Перед быком помахали красной тряпкой, и бык тут же реагировал на это с предсказуемым безрассудством.
«Никто не может потребовать от меня развода с моей женой! – гордо возразил я. – Я скорее отдам весь мир, но не нарушу брачной клятвы!»
«Тогда добро пожаловать в нищету, и скатертью дорога! – воскликнул Люций Клайд и, вызвав помощника, презрительно распорядился: – Выбросьте отсюда этого мальчишку, понятно? Эти упрямые сосунки-паяцы всегда чертовски скучны». – «Я сюда еще вернусь! – выкрикнул я. – Вернусь и сяду в ваше кресло!» Я вылетел из кабинета, пробежал через весь зал, вырвался на улицу и... столкнулся с Джейсоном Да Костой.
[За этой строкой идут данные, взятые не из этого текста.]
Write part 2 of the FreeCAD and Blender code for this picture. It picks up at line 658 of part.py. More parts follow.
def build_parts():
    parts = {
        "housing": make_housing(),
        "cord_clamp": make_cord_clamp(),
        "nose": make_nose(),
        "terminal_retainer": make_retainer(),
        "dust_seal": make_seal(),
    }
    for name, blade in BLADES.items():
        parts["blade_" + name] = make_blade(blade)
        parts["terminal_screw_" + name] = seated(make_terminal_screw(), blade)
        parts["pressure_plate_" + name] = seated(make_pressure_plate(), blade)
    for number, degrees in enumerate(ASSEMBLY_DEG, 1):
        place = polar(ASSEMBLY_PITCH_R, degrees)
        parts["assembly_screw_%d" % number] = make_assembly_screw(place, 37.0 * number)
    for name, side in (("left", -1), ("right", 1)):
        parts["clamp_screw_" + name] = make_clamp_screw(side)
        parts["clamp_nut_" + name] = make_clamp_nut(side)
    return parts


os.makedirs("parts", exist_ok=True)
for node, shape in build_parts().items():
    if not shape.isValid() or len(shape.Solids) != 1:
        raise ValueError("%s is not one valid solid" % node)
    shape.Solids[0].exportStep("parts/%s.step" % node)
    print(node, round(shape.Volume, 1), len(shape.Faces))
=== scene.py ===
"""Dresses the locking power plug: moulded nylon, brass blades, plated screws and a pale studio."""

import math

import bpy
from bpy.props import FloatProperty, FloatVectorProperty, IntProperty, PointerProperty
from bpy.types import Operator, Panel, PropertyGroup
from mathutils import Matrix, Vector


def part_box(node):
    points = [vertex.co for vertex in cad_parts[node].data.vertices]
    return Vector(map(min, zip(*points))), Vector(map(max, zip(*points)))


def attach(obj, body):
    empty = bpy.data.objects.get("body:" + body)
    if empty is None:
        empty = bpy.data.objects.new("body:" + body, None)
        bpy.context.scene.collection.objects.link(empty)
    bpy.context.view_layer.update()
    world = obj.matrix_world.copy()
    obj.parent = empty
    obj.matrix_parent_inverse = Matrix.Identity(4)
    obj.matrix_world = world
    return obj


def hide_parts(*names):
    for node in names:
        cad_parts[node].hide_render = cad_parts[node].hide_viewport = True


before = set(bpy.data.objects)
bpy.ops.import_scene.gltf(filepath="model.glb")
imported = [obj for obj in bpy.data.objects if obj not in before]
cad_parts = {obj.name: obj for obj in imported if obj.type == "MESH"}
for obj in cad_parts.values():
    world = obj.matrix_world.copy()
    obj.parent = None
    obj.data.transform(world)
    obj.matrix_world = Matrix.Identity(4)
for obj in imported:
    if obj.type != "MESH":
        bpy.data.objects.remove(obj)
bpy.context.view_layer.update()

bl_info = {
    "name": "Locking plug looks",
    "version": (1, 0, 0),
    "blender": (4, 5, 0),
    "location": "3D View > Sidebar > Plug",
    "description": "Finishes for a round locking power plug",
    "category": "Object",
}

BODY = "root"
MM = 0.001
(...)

В двадцать четыре года он уже стал младшим партнером моего дяди, и об его успехе говорили на Уолл-стрите. «О, чемпион ньюпортского теннисного корта!» – протяжно проговорил он. – Я думал, что вы шатаетесь по Европе, уткнув нос в учебник латинского языка... впрочем, нет, я совсем забыл! Вы же женились на горничной! Несколько опрометчиво, не так ли? Но я полагал, что при вашей, так сказать, наследственности вас было невозможно представить способным на отцовство. Могу ли я просить вас принять мои поздравления?»